I found this out when I was taken to a dinner party by another set of college friends: Naina and Vivek. An old factory now hosts the globally acclaimed restaurant chain ‘Good Earth’. I met more Bombayites with more questions on why and when was Pakistan going to collapse. I assured them that there was no such prospect, as Pakistanis were resilient and knew the art of survival. A little later, confessions were made as to how most of them wanted to travel to Pakistan, especially to the northern areas, where the Karakorams enchant even stonehearted visitors.

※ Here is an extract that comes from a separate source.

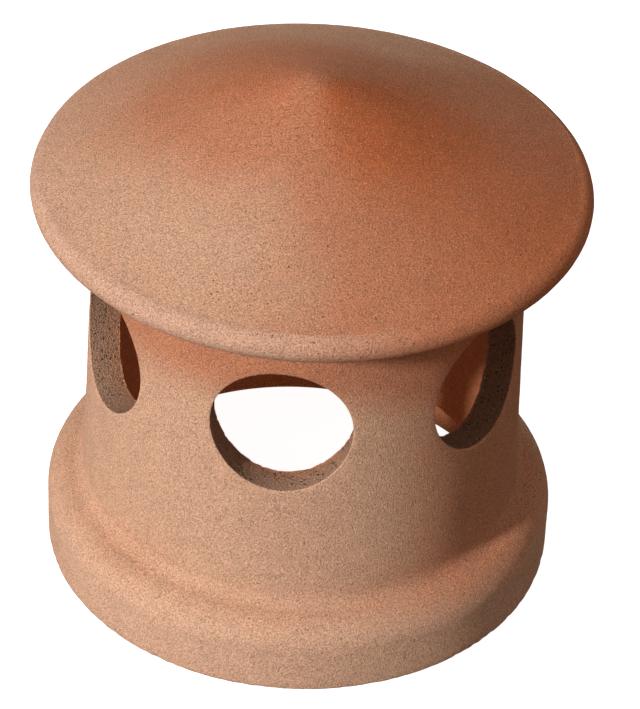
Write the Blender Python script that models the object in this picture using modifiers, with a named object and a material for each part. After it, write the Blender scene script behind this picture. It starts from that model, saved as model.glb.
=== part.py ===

Naina and Vivek had moved to Bombay a few years ago and love the city. Both of them had to hide in the by-lanes on the fateful day of November 2008. They did not complain overtly but I could read their eyes. It was best not to explore the subject further. Personal and political can sometimes be kept separate.
By the end of our Bombay tour, I had made new friends. The thoughtful Ansar Bhatti of Daily Post, Faysal Aziz of GEO who took great photo-shots, and of course Anjum Rahman who shared the secret excitement of our incursion into the chaotic folds of buzzing Bombay.